Does anyone have recommendations as of places where to purchase items as these... specialized stores and/or cheaper stores-good quality??
Any insight re Sky-Dish Network differences/service quality??

Thanks in advance for your help


----------



## conklinwh (Dec 19, 2009)

I can't be much help on local purchases as I live in the state of Guanajuato. When we furnished our place the major decision was local appliances, ie Mabe, or US brands. We opted for Whirlpool stove, refrigerator, washer, dryer(gas) for a number of reasons relating to size and how we wanted to use. With stove for instance, oven is not heavily used in Mexico but we are a big user. We had to get shipped about an hour. Decision was Costco or local appliance store, Viana. We used the latter as had a number of delivery options, bigger selection.
Decision on satellite TV is a little in flux here as Dish just went to a new satellite and dropped users/channels based on dish size. Even with new 8' dishes, service not the same. Dish had been the preferred US expat choice as could opt for NYC or LA and get a full range. Sky is more international. Biggest complaints I hear are sports and cable news.
3rd option is Canadian satellite but again US sports coverage, I.E. ESPN an issue.


----------



## makaloco (Mar 26, 2009)

I also bought all my appliances locally (La Paz, BCS). I ended up with Bosch stove, fridge, and washer/dryer and am very happy with them. Best prices for the items I wanted were in small appliance stores, but you really, really have to shop around. My fridge cost 7,998 pesos on sale, for example, but I saw the identical model in other stores for !0,998 and even 14,998.

Furniture was more difficult. In our area, it's pricey and selection is limited, especially for upholstered chairs and sofas, which I ended up buying secondhand.

You might have a look at GringoFurniture:
Welcome to ****** Furniture - Mexico Furniture for your Mexican Dream Home
I haven't ordered anything from them, but a friend did and was happy with what she got.


----------



## Tucson (Oct 30, 2010)

We live in the state of Q. Roo and had very similar questions. Folks have suggested we try Cancun and go go Home Depot. If you go to the contractor's desk and tell them you are remodeling and need to purchase lots of appliances and want to get the contractor's discount (people tell us this is easy to do), the discount should amount to about 20% discount. You pick up the tags for your purchases and bring them to the contractor's service desk.
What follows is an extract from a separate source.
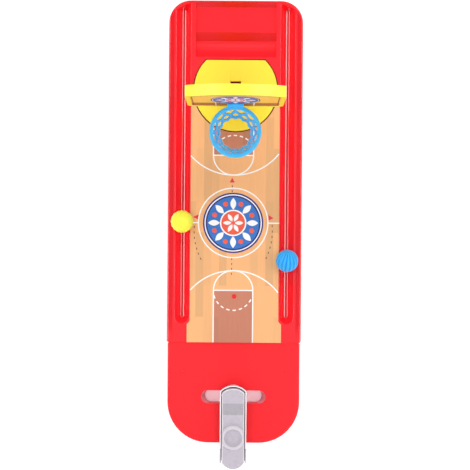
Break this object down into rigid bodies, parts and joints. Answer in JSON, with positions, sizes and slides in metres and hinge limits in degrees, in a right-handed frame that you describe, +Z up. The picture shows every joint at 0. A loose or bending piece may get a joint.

We live sounth of Playa del Carmen and see lots of furniture stores (rustic style as well as very modern) on the sides of the Federal Highway. Don't know how well they are priced but it never hurts to ask what kind of a discount they would give you for a cash purchase or for a goodly-sized quantity purchase. YOu may want to make a trip to Cancun and do some exploring, It is the biggest fish in SE Mexico and your options (as well as ours) should be greatly increased. 

Happy shopping and welcome to the neighborhood! It's all about the Caribbean, isnt it?


----------